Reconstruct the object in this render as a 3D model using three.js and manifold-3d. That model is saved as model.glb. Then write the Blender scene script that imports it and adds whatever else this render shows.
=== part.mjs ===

--

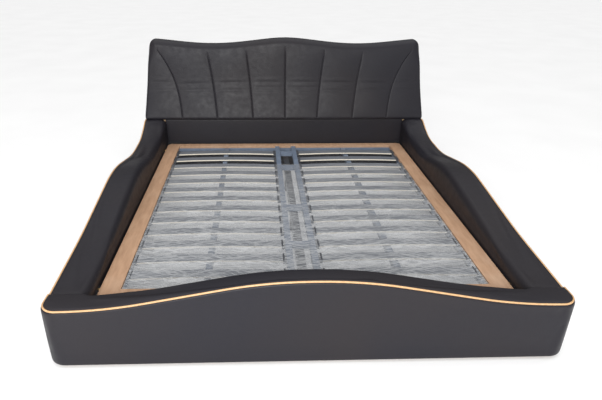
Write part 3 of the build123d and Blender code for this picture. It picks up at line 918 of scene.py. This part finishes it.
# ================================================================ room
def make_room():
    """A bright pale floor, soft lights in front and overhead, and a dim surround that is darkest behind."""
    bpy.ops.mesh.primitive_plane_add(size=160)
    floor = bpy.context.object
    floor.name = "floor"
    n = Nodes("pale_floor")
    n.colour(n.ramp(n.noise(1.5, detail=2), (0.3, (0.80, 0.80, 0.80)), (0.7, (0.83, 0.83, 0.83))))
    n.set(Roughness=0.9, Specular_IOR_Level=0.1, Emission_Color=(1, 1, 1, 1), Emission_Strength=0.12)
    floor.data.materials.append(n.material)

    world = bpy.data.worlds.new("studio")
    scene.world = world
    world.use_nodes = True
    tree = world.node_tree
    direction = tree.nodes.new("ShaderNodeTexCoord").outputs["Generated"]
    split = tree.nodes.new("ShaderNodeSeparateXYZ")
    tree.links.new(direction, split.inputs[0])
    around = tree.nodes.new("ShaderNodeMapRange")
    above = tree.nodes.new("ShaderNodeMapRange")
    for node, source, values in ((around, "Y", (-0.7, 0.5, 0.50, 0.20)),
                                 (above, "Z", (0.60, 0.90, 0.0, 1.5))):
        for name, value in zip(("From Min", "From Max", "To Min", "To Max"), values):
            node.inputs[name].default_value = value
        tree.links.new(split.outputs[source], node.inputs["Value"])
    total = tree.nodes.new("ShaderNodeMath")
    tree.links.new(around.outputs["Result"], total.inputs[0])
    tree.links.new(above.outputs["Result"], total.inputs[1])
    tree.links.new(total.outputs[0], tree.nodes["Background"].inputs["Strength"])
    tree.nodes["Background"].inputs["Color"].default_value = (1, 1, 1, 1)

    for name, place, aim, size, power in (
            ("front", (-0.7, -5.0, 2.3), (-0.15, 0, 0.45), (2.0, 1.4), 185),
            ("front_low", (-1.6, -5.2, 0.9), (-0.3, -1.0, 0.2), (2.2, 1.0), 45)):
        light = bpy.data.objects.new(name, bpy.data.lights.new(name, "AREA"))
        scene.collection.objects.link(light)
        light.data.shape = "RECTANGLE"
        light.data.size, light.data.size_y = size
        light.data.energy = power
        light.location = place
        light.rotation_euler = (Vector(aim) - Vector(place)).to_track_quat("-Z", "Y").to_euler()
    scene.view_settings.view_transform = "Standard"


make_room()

==

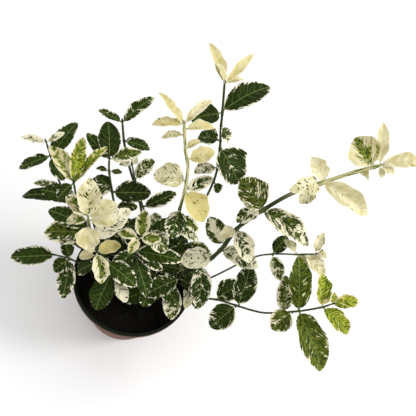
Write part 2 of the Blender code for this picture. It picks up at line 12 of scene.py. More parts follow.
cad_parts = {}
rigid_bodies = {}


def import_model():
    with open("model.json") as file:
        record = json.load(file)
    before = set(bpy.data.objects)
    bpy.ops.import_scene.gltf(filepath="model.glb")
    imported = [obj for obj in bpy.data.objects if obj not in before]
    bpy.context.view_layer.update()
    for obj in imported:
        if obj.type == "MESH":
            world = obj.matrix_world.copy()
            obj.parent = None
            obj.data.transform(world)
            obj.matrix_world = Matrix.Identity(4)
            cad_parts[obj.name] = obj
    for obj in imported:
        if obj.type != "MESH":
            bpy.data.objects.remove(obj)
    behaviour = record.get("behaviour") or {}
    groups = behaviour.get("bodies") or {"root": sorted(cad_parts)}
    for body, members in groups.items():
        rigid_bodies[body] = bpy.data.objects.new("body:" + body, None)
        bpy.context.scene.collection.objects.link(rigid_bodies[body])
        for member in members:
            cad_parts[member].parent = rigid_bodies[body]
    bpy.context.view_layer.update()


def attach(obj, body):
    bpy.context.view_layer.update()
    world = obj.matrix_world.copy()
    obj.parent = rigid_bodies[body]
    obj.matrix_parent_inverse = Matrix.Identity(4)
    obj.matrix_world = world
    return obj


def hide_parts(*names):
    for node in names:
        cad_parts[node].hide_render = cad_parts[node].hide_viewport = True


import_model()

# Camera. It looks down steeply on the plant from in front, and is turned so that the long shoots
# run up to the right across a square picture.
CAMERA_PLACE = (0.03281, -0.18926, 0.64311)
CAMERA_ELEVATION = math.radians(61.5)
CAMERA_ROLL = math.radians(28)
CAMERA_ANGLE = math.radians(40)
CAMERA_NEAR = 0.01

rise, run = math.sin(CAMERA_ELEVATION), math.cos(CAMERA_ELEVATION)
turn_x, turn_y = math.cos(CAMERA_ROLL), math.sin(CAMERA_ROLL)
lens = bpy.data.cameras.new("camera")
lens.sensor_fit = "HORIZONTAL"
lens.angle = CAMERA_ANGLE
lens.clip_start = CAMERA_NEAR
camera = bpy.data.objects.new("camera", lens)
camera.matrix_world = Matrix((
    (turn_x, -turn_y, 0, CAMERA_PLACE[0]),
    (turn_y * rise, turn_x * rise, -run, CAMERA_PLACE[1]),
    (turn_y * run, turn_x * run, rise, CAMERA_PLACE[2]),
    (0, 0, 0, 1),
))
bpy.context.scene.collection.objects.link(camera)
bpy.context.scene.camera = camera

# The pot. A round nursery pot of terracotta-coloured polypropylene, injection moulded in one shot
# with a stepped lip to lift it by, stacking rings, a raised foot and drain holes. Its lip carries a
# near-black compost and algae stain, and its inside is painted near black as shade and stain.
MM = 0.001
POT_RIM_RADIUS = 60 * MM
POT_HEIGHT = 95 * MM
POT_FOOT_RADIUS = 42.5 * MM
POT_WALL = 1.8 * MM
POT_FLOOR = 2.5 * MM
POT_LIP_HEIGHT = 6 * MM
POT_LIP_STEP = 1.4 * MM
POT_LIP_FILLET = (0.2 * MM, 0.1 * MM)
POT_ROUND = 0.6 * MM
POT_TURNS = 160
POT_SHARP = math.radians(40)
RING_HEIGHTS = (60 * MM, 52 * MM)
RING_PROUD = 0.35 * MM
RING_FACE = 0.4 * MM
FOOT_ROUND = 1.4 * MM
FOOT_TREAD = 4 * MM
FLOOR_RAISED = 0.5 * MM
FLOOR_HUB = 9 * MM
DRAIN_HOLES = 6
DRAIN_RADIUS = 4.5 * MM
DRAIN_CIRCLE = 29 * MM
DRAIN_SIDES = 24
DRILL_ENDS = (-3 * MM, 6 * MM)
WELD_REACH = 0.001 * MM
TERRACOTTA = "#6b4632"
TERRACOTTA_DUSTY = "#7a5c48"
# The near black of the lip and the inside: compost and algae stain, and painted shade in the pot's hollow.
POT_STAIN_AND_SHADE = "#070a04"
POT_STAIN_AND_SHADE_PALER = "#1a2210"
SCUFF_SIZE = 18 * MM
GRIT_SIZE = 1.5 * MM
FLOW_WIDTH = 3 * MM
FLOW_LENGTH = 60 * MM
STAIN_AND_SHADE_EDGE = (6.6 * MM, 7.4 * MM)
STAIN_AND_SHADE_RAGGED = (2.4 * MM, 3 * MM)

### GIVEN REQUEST
From the records above, extract exactly and only the lines that begin at the line with "Write part 2" and stop after the line with "CAMERA_NEAR = 0.01".

### IN RESPONSE
Write part 2 of the Blender code for this picture. It picks up at line 12 of scene.py. More parts follow.
cad_parts = {}
rigid_bodies = {}


def import_model():
    with open("model.json") as file:
        record = json.load(file)
    before = set(bpy.data.objects)
    bpy.ops.import_scene.gltf(filepath="model.glb")
    imported = [obj for obj in bpy.data.objects if obj not in before]
    bpy.context.view_layer.update()
    for obj in imported:
        if obj.type == "MESH":
            world = obj.matrix_world.copy()
            obj.parent = None
            obj.data.transform(world)
            obj.matrix_world = Matrix.Identity(4)
            cad_parts[obj.name] = obj
    for obj in imported:
        if obj.type != "MESH":
            bpy.data.objects.remove(obj)
    behaviour = record.get("behaviour") or {}
    groups = behaviour.get("bodies") or {"root": sorted(cad_parts)}
    for body, members in groups.items():
        rigid_bodies[body] = bpy.data.objects.new("body:" + body, None)
        bpy.context.scene.collection.objects.link(rigid_bodies[body])
        for member in members:
            cad_parts[member].parent = rigid_bodies[body]
    bpy.context.view_layer.update()


def attach(obj, body):
    bpy.context.view_layer.update()
    world = obj.matrix_world.copy()
    obj.parent = rigid_bodies[body]
    obj.matrix_parent_inverse = Matrix.Identity(4)
    obj.matrix_world = world
    return obj


def hide_parts(*names):
    for node in names:
        cad_parts[node].hide_render = cad_parts[node].hide_viewport = True


import_model()

# Camera. It looks down steeply on the plant from in front, and is turned so that the long shoots
# run up to the right across a square picture.
CAMERA_PLACE = (0.03281, -0.18926, 0.64311)
CAMERA_ELEVATION = math.radians(61.5)
CAMERA_ROLL = math.radians(28)
CAMERA_ANGLE = math.radians(40)
CAMERA_NEAR = 0.01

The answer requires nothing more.